Darah Muda Menjaga Reog Tetap Menari di Bumi Pacitan
Reog aslinya berasal dari Ponorogo, tetapi kesenian ini juga telah menjadi bagian tak terpisahkan dari masyarakat Pacitan. Di bumi seribu satu goa ini, reog juga terus menari dengan indahnya.

AZ
Author


Halopacitan, Pacitan— Festival Reog Singo Pandowo II 2018 yang digelar Sabtu (11/08/2018) di Stadion Citra Mandiri Arjosari menunjukkan bahwa seni tradisi berlatar belakang kisah kepahlawanan ini masih begitu kuat. Sebanyak enam tim ikut berkompetisi menjadi yang terbaik.
Dibanding tahun lalu, peserta festival ini memang turun. "Tahun 2017 lalu ada 14 peserta dan tahun 2018 ini hanya enam peserta yang mengikuti, karena banyak kegiatan dimasing-masing Kecamatan yang bertepatan dengan HUT RI ke 73, sehingga banyak yang tidak mengikuti festival ini," ujar Budi Santoso, Ketua Panitia festival.
Menurutnya, seni budaya reog Ponorogo ini sebagai wadah seniman reog yang ada di Pacitan hingga bisa terus bertahan dan berkembang. "Karena penggemar reog di Pacitan ini cukup banyak, dan festival ini juga menjadi wadah bagi seniman reog di Pacitan," imbuhnya
Yang cukup menggembirakan, pemain yang tampil hampir seluruhnya masih muda. Hal ini menjadi gambaran cerah bahwa Reog masih akan terus bertahan meski di tengah gempuran budaya asing yang terus terjadi.
Wahyu Trisno Pribadi, salah satu anggota Grup Reog Sardulo Krido dari Dusun Jambu Desa Jeruk Kecamatan Bandar yang menjadi Juara I festival ini mengatakan, walaupun bukan asli dari Pacitan, Reog dari Ponorogo ini sangat digemari dan cukup berkembang di Pacitan.
"Kita juga tetap bangga dengan kesenian reog Ponorogo, dan kita juga kenalkan kepada generasi muda supaya mereka juga tahu seni budaya dari daerah lain," katanya
Wahyu jumlah anggota Grup Reog Sardulo Krido juga cukup banyak yakni sekitar 150 orang dengan sekitar 40 di antaranya adalah anak-anak da 100 lebih pemuda.
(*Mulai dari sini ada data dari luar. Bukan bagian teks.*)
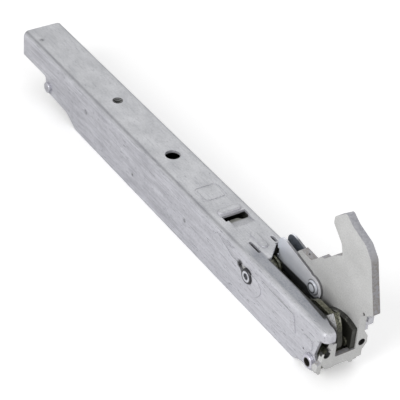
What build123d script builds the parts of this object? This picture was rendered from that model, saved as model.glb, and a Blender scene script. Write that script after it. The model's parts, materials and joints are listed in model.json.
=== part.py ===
from build123d import *
import math
import os

# An oven door hinge, in millimetres: a pressed channel case with a hooked claw turning on a pin at its
# near end, and the pull bar, guide roller and coil spring that close it inside.
# Along is measured up the case from its far end (+X), across from the outer face of the left wall (+Y),
# and height from the outer face of the web (+Z). The finished pieces are moved last, so that the mouth
# of the threaded hole is the origin.

# Sheet case
case_width = 18.0
case_depth = 22.4
sheet = 1.2
bend_inner = 1.2
emboss = 0.35
foot_height = 11.2
near_edge_past_pivot = 3.6
lip_past_pivot = 6.7
lip_height = 4.4
lip_width = 4.4
tab_reach = 2.1

# Stations along the case, and heights of the axes below the web
thread_station = 63.5
screw_station = 105.4
anchor_station = 22.8
link_station = 138.0
pivot_station = 211.4
pull_drop = 14.7
guide_drop = 8.0
pivot_drop = 16.6

# Window and tongue, along from the link and across
window_start = 8.8
window_end = 12.0
tongue_tip = 10.1
tongue_root = 16.6
tongue_left = 5.5
tongue_right = 14.0
tongue_dip = 1.8

# Clearances
face_gap = 0.1
pin_gap = 0.05
side_gap = 0.3

# Fixing holes in the web
thread_radius = 2.1
thread_collar_radius = 3.2
thread_depth = 3.0
screw_radius = 3.0

# Claw and the plates riveted to it
claw_thickness = 3.0
end_plate = 2.1
crank_thickness = 2.1
cam_thickness = 2.2
crank_throw = 9.0
crank_angle = 135.0
crank_arc_radius = 15.2
boss_radius = 4.4
end_hole_radius = 1.4
latch_rise = 14.2
latch_back = 18.4
tie_station_past_pivot = 2.8
tie_rise = 6.6

# Turned pieces
pivot_radius = 2.2
pivot_bore_radius = 1.5
pivot_bore_depth = 3.0
pivot_head_radius = 2.7
pivot_head = 0.8
washer_radius = 3.2
washer = 0.5
bush_radius = 4.0
spacer_radius = 3.6
crank_pin_radius = 2.2
crank_bush_radius = 3.0
small_pin_radius = 2.0
anchor_head_radius = 3.0
link_overhang = 0.8
sleeve_radius = 2.8
tie_radius = 1.2
tie_head_radius = 1.7
latch_rivet_radius = 1.5
latch_head_radius = 2.7
rivet_head = 0.8

# Guide roller
roller_width = 4.0
groove_width = 2.4
groove_radius = 3.6
flange_radius = 4.5
collar_radius = 3.0
collar_proud = 0.9
collar_bore_radius = 1.3

# Pull bar and spring
bar_thickness = 2.0
bar_to_crank = 0.8
slot_gap = 0.35
hook_wall = 3.2
ear_thickness = 2.0
ear_gap = 0.2
ear_radius = 3.6
plug_width = 4.0
wire_radius = 0.9
coil_radius = 4.6
coil_pitch = 3.6
coil_turns = 26
plug_flange = 1.5
plug_length = 12.0

# Latch
latch_sheet = 0.9
latch_bend = 1.4
latch_end_radius = 4.6
latch_length = 22.0
latch_over_guide = 0.7
guide_station = pivot_station - latch_back - latch_length + latch_over_guide
latch_crown = 8.6
latch_bridge = 2.2

# Derived lines across the case
inner_left = sheet
inner_right = case_width - sheet
claw_outer = inner_right - face_gap
claw_inner = claw_outer - claw_thickness
crank_inner = claw_inner - crank_thickness
bar_outer = crank_inner - bar_to_crank
bar_inner = bar_outer - bar_thickness
pull_line = (bar_outer + bar_inner) / 2
cam_outer = bar_inner - side_gap
cam_inner = cam_outer - cam_thickness
ear_inner = pull_line - bar_thickness / 2 - ear_gap
ear_outer = pull_line + bar_thickness / 2 + ear_gap
roller_left = pull_line - roller_width / 2
roller_right = pull_line + roller_width / 2

# Derived places in the side view: (along, height)
pivot = (pivot_station, -pivot_drop)
anchor = (anchor_station, -pull_drop)
link = (link_station, -pull_drop)
guide = (guide_station, -guide_drop)
crank = (
    pivot_station + crank_throw * math.cos(math.radians(crank_angle)),
    -pivot_drop + crank_throw * math.sin(math.radians(crank_angle)),
)
latch_axis = (pivot_station - latch_back, -pivot_drop + latch_rise)
tie = (pivot_station + tie_station_past_pivot, -pivot_drop + tie_rise)
case_length = pivot_station + lip_past_pivot
near_edge = pivot_station + near_edge_past_pivot
plate_outer = case_length + face_gap
plate_inner = plate_outer - end_plate
wall_bottom = -case_depth
bend_outer = bend_inner + sheet
spring_start = anchor_station + ear_radius + 8.2
spring_end = spring_start + coil_turns * coil_pitch + 2 * wire_radius


# Helpers
def corners_face(corners):
    """Face inside a closed run of (along, height, corner radius)."""
    points = [(along, height) for along, height, radius in corners]
    radii = [radius for along, height, radius in corners]
    return make_face(FilletPolyline(*points, radius=radii, close=True).edges())


def moved(corners, place):
    """The same corners, measured from another place."""
    return [(place[0] + along, place[1] + height, radius) for along, height, radius in corners]


def disc(radius, place):
    return Pos(place[0], place[1]) * Circle(radius)


def plate(face, start, end):
    """Side-view face made into a plate between two lines across the case."""
    return Pos(0, start, 0) * extrude(Plane.XZ * face, end - start, dir=(0, 1, 0))


def rod(radius, place, start, end):
    """Round bar across the case."""
    middle = Pos(place[0], (start + end) / 2, place[1])
    return middle * Rot(90, 0, 0) * Cylinder(radius, end - start)


def block(along, across, height):
    """Block between three pairs of limits."""
    size = [pair[1] - pair[0] for pair in (along, across, height)]
    middle = [(pair[0] + pair[1]) / 2 for pair in (along, across, height)]
    return Pos(*middle) * Box(*size)


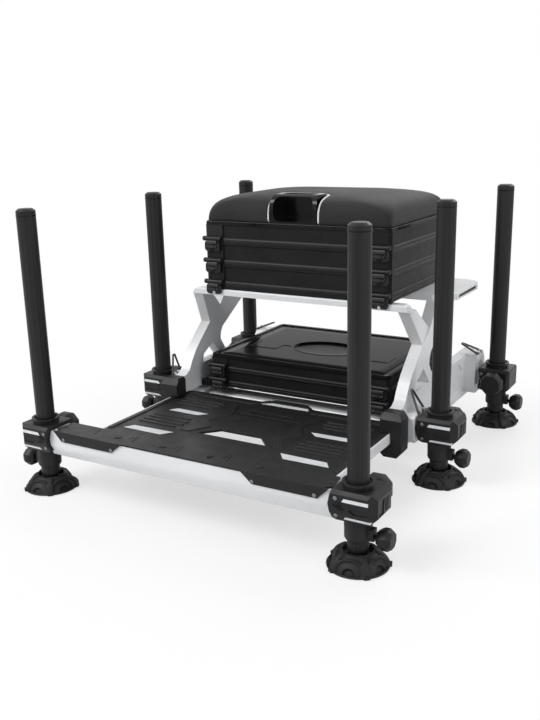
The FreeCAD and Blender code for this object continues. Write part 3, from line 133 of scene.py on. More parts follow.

Secara rutin mereka melakukan rutin dua kali seminggu yakni Minggu dan Rabu,
"Khusus untuk festival reog ini latihannya hampir setiap hari, sore untuk anak-anak dan malamnya yang dewasa," imbuhnya
Mereka rela mengucurkan dana yang tidak sedikit untuk ikut tampil dalam festival terutama untuk peralatan, kostum, juga untuk akomodasi.
"Lebih dari Rp30, karena ada dua grup yang kita bina anak-anak dan juga dewasa. Kita sangat berharap tahun depan grup reog lainnya bisa tampil pada festival ini agar lebih semarak lagi dan lebih semangat lagi," katanya.
Hasil lengkap dari festival ini Juara I diraih Sardulo Krido yang berhak dengan hadiah Rp2,5 juta. Sementara Juara II dan III masing-masing Singo Mudo Baskoro dan Singo Krido Budoyo yang mendapatkan hadah Rp2 juta dan Rp1,5 juta. Sedangkan untuk juara Harapan I dan II diraih Sardulo Mudo dan dan Singo Pandowo yang masing-masing mendapatkan Rp1 juta.
Dibandingkan dengan biaya yang dikeluarkan, hadiah yang didapat memang tidak sebanding. Tetapi bagi pecinta seni, uang bukan hal yang utama. Bagaimana menjadikan Reog tetap menari dengan gagahnya di Pacitan, adalah hal paling penting yang ingin mereka capai. (Sigit Dedy Wijaya).